# My beloved Sox xxxx



## soxy (Mar 26, 2009)

My pictures of my beautiful cat Sox who died 23rd March 2009 aged 29. I miss you so much baby. xxxx


----------



## MADCAT (Nov 21, 2008)

Beautiful pics.
RIP Sox xxx


----------



## carol (Nov 2, 2007)

so sorry for your loss sleep well little one


----------



## rattiemum86 (Mar 22, 2009)

Beautiful boy. RIP Sox


----------



## Pets Paws (Dec 6, 2008)

Lovely Pictures of Sox 

Was he an indoor cat?
What do you think contributed to him living so long? was it just purley TLC


----------



## soxy (Mar 26, 2009)

Pets Paws said:


> Lovely Pictures of Sox
> 
> Was he an indoor cat?
> What do you think contributed to him living so long? was it just purley TLC


Hi

No he was an outdoor cat but the last few years he stayed in a lot more. I just think i kept him on a good diet and he absolutey loved milk and cheese : ) He ate Iams biscuits and Gormet food mostly so I like to think that I helped him live a long and happy life.


----------



## soxy (Mar 26, 2009)

MADCAT said:


> Beautiful pics.
> RIP Sox xxx


How cute are your cats xxxxx


----------



## Pets Paws (Dec 6, 2008)

Sorry that you have lost him, but sadly one thing that is guaranteed in life is death 
I am sure he is looking down on you with appreciation of the fantastic life you gave him


----------



## WENDY517 (Nov 26, 2008)

sorry to hear that sox had passed away, he was very old and many dont reach that age, he was well loved to live all that time, he had many journeys through his life but this was his last,
memories will alway live forever in our hearts as he walks again them steps
again,
bless his heart he was strong right to the end, hes so special and still well loved.
run free sox you are not alone.
R.I.P. dear sox


----------



## Fleur (Jul 19, 2008)

Lovely pictures of Sox.
You were both lucky to of found each other.
R.I.P Sox


----------



## scosha37 (Feb 24, 2008)

Thank you for taking to time to show us Soxx...


Can you remeber they day you got him??


----------



## Guest (Mar 27, 2009)

So sorry for your loss  he was a beautiful cat. wow, 29 years old 

R.I.P little one x x x


----------



## Little-moomin (Sep 28, 2008)

He is lovely, rip little sox

29 is one grand old age for a cat! must have had a long happy life with you


----------



## soxy (Mar 26, 2009)

scosha37 said:


> Thank you for taking to time to show us Soxx...
> 
> Can you remeber they day you got him??


Hello

I don't remember when we got him.

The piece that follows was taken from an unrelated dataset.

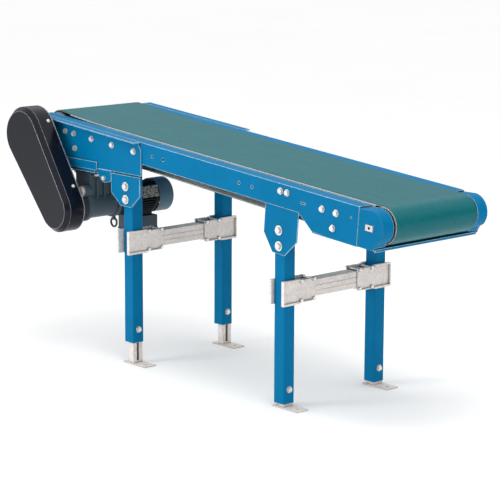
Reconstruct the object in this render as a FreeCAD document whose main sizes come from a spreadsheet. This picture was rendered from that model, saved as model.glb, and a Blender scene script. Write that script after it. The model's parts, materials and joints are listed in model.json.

I am 29 myself so would have been a baby. He was like my brother in a way. I told him all my secrets and everything. I am heartbroken that he has gone : (


----------



## turkeylad (Mar 1, 2009)

So sorry for your loss! Take Care and R&#304;P Sox


----------



## lymorelynn (Oct 4, 2008)

So sorry for the loss of your lovely Sox  I can only imagine how devastating it must be to lose him after being your life-long companion. And what a wonderfully long life he had thanks to your loving care. 
RIP Sox xx


----------